Digital is not dead

Sarah Homewood
By Sarah Homewood | 5 March 2015

Digital agencies have rubbished claims that they will cease to exist in two years with several digital agency bosses, both past and present, believing that the digital naysayers don't understand the remit of pure-play digital shops. 

Matt Griffin chief executive of the Deepend Group told AdNews that the reason people continue to claim that digital shops are a dying breed is because they only think about digital in terms of marketing.

“The concept of what most people think digital is, is so routed in marketing because that's all that they've really seen,” Griffin said.

“People think digital is all washed up and finished because the above-the-line agencies have digital capability, but what's happened is exactly what happened 20 years ago, there was a bunch of specialist agencies set up because advertising agencies didn't know what they were doing with technology.”

Griffin explained that if people simply used the word technology instead digital, there would be no question over the existence of digital agencies.

“There's always a need for somebody to be very a tune with innovative techniques and innovative processes, complex systems. There's always a place for those people, more so than ever before.”

“The concept that digital is dead is just so ridiculous, because technology is not dead, it's ever increasing. The whole concept of enterprise and the complexities of enterprise, in this brave new world, almost post internet world, is just so complex.”
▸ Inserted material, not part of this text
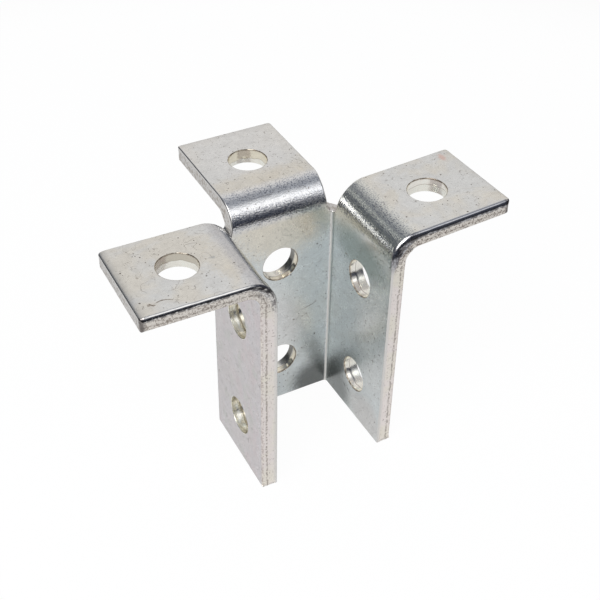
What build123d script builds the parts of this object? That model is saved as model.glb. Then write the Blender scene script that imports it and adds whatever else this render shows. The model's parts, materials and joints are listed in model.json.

Griffin is answering the claim from SapientNitro Australia MD Marcos Kurowksi who told AdNews last month that: “In two years’ time, there will be no such thing as a digital agency. That’s if you are a digital agency. If you are purely playing in that space, if you are an R/GA, if you were a Razorfish, if you were just in that space, you’re going to be in big trouble. You’re going to get squeezed, and we see this every day already – but it’s accelerating,” he said.

Iain McDonald co-founder of Amnesia / Razorfish also disagrees with Kurowksi pointing out that that if there is no longer a need for digital agencies or their skill-sets why do bigger holding companies continue to purchase them.

“If the big agencies have got it covered, then why are they still buying up digital shops like Soap and Reactive,” McDonald said.

“The only thing these predictions say to me is that the industry is still missing the point about what hasn't happened yet and what’s needed to be a part of what is still to come. Some of it is certainly semantics, but believing there will be no digital agencies around is a big distraction from the landscape reality.”

McDonald also seconds Griffin's point saying that the term digital agency is simply today’s name for any agency that’s doing technology related marketing for clients that others aren’t focused on or simply can’t do.

“Maybe these agencies will have another new name as digital becomes more of a texture across every other channel, but the types of companies with 30-100 people that are being bought today, doing edgier stuff will still be around in years to come,” he said.